When it comes down to financial security, women are more vulnerable than their male counterparts. For starters, there is a significant disparity in asset ownership. Land and houses are critical assets to enhance socio-economic status. As of 2021, of the 2.1 million households in rural Nepal, only 379,524 had female ownership over the fixed assets – roughly 17%. The lowest was in Sudurpaschim province, with only 6% of households having female ownership. It is, however, progress compared to previous periods, which can be attributed to legal reforms and incentives such as lower land registration fees for women. Nevertheless, the gigantic gap in asset ownership continues to put rural women in the legally vulnerable position of not having control over productive resources.

Figure 1. Households in Rural Nepal with Female Ownership of Fixed Assets

Source: Nepal Population and Housing Census 2021

The limitation brought on by the lack of asset ownership is exacerbated by financial exclusion, limiting women’s access to credit and financial services. Women hold 687 banking accounts per 1,000 population, which is less than half the number held by men at 1,314 accounts per 1,000 population. Similar to asset ownership, the situation is worse for rural women where the number drops down to 201 accounts per 1,000 population, the lowest among all groups across the country. This effectively restricts their access to formal financial services and resources, increasing their dependence on male family members or informal credit sources that charge high interest rates. Perhaps an accurate reflection of this would be how 90% of female-owned companies depend on informal sources to meet financing needs despite multiple government initiatives, including collateral-free loans and concessional credit.

Barriers to Women’s Financial Empowerment

According to National Statistics Office, 29% of enterprises in Nepal are female-owned. However, simply relying on registration is not a strong indicator of women entrepreneurship development. Many businesses are falsely registered under the name of a woman to benefit from government and development initiatives, and they tend to be managed and run by male family members. Women hold very little, if any, managerial rights in these businesses. This dynamic is something that credit facilities targeting women-entrepreneurs have failed to capture so far, and it is also something that is very challenging to do. It is a multi-layered issue that involves social structures, behaviors, literacy rates, and access to finance, among other factors.

Simply announcing benefits aiming to empower women financially does not translate into the targeted women being able to access them. When planning for women empowerment, it is important to consider how limited access to financial resources and assets limits their risk-taking abilities.
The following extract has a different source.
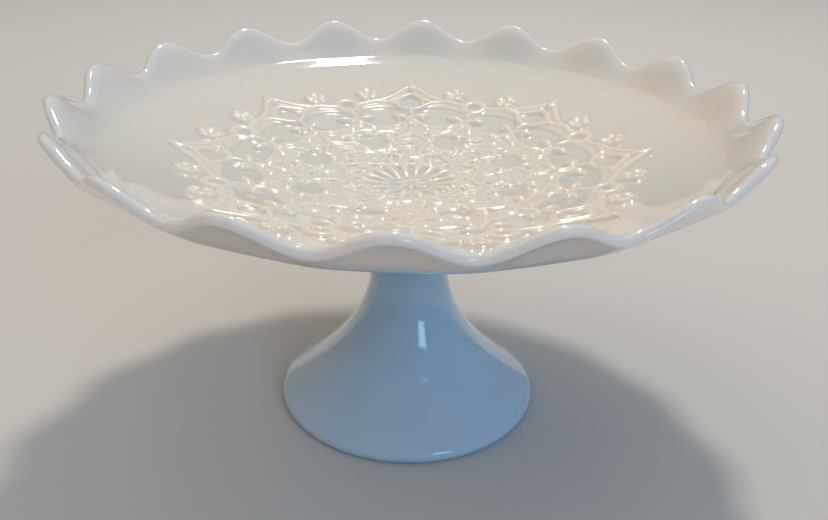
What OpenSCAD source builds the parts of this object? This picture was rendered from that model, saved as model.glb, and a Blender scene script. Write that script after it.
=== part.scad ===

It is also equally important to consider the challenges associated with moving against the status-quo of patriarchal norms for women who are already financially restrained in this way. Rural women, on average, have lower literacy rates and technical trainings. This aggravates their exclusion from major decisions and their dependence on family members, despite the out-migration of male members. While they may take on certain managerial roles previously reserved for men, they are still held to the traditional standard of being primary caregiver. When trying to empower women entrepreneurially, it is crucial to view how such constraints affect their ability to actively own, manage, and scale-up a business. It also provides insights on the many women entrepreneurs that operate in informal spaces, given the lack of efficient formal support as well as a social structure that limits their entrepreneurial choices and access to household resources.

Impact on Development

When one discusses the significance of women having an equitable share in household assets, it should be underlined that it goes beyond simple economic benefits. It has far-reaching consequences into their security, social, and legal status, many of which trickle down into their families. Women’s economic participation is considered to catalyze development in family health, education, as well as human capital investment. The income generated from their economic activities are invested into household consumption as compared to business expansion. On the one hand, this makes women’s entrepreneurial activities an important factor for the economic well-being of the family. On the other, it can be taken as a reflection of how deeply women are embedded into domestic relationships, where their efforts are seen more as a public good. When a structure excludes women from financial systems, it risks slowing down economic growth in vulnerable rural areas by limiting the productive potential of at least half of the population.